日本メキシコ経済委員会第18回定時総会(委員長 川本信彦氏)/5月21日
98年度の日本メキシコ経済委員会定時総会を開催し、97年度事業報告・収支決算、98年度事業計画・収支予算ならびに役員改選の件を審議、了承した。審議に先立ち、ウリーベ駐日メキシコ大使より、最近のメキシコ情勢と日伯関係について説明を聞いた。以下はウリーベ大使の説明の概要である。
94年末から95年のメキシコの通貨危機は、貴重な教訓を遺した。それは強いリーダーシップを持つ者が適切な経済政策を実施すれば、危機は克服できるということである。
また技術革新により国際的な資金移動がますます活発化するなかで、銀行監督当局には、予期せぬ変動に迅速かつ適切に対応する訓練と、新しい金融派生商品に関する知識が必要とされる。
メキシコ経済は94年末の通貨危機の影響を克服しつつある。98年2月の工業生産は前年同月比7.2%増、消費は同11.01%増となった。通貨危機の大きな原因であった経常収支赤字は、95年の通貨切下げによる貿易収支の改善により、92〜94年の対GDP比7%弱から95〜97年は同1.0%にまで削減された。
97年の輸出総額は1,100億ドルに達し、メルコスール加盟国の合計を上回った。輸出に占める石油関連のウェイトは7%まで下がったが、税収は依然として石油関連に依存しており、国際市況の下落の影響を大きく受ける。
インフレは全体的に下降傾向を維持している。為替は現時点で1ドル=8.575ペソであるが、98年末には9ペソ程度にまで下がると予想している。外貨準備は300億ドルに達し、ほぼ3カ月分の輸入額に相当する。
98年はインフレ率を12%に抑え、経済成長率5%を達成することにより、最低60万人以上の雇用の創出を目指している。

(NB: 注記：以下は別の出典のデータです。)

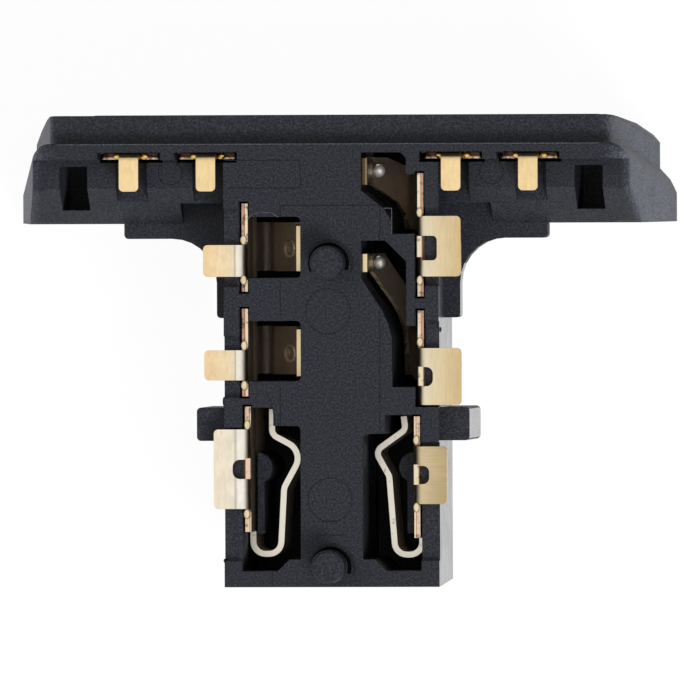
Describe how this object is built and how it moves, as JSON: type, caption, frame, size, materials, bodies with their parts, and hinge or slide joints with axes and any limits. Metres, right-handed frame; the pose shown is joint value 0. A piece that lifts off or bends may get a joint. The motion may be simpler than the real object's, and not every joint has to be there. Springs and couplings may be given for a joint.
{
  "type": "audio jack socket",
  "caption": "Board-mounted 3.5 mm audio jack socket with a wide flange, an accessory port round its mouth, moulded body, posts and folded spring contacts.",
  "frame": {"origin": "centre of the bounding box's floor, on the component side", "axes": "+Y out of the plug mouth, +Z out of the board side, towards the circuit board"},
  "size_m": [0.0238, 0.017, 0.0098],
  "materials": {
    "housing": "fine matt mould texture",
    "ring_contact_left_front": "gold flash on stamped spring bronze",
    "ring_contact_left_rear": "gold flash on stamped spring bronze",
    "sleeve_contact_right_front": "gold flash on stamped spring bronze",
    "ring_contact_right_rear": "gold flash on stamped spring bronze",
    "tip_contact_left": "gold flash on stamped spring bronze",
    "tip_contact_right": "gold flash on stamped spring bronze",
    "port_pad_contact_1": "gold flash on stamped spring bronze",
    "port_pad_contact_2": "gold flash on stamped spring bronze",
    "port_pad_contact_3": "gold flash on stamped spring bronze",
    "port_pad_contact_4": "gold flash on stamped spring bronze"
  },
  "bodies": {
    "root": {"housing": "housing", "ring_contact_left_front": "ring_contact_left_front", "ring_contact_left_rear": "ring_contact_left_rear", "sleeve_contact_right_front": "sleeve_contact_right_front", "ring_contact_right_rear": "ring_contact_right_rear", "tip_contact_left": "tip_contact_left", "tip_contact_right": "tip_contact_right", "port_pad_contact_1": "port_pad_contact_1", "port_pad_contact_2": "port_pad_contact_2", "port_pad_contact_3": "port_pad_contact_3", "port_pad_contact_4": "port_pad_contact_4"}
  },
  "joints": []
}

セディージョ大統領は、経済危機のなかでも、過去10年間進められてきた構造改革を中断せず、むしろ加速することを決断した。特にインフラ部門の規制緩和、民営化を進め、民間投資を活性化して成長に結び付けていく方針である。
工業化を進めるメキシコと、脱工業化により生産の海外移転を進める日本との間で、今後ますます補完性が強まる。昨年、日本企業が発表した対メキシコ投資計画は総額31.6億ドルに上り、特に発電、自動車、電子分野が多い。98年も電力庁による20億ドル以上の入札案件が予定されていることもあり、引き続き投資が伸びると期待している。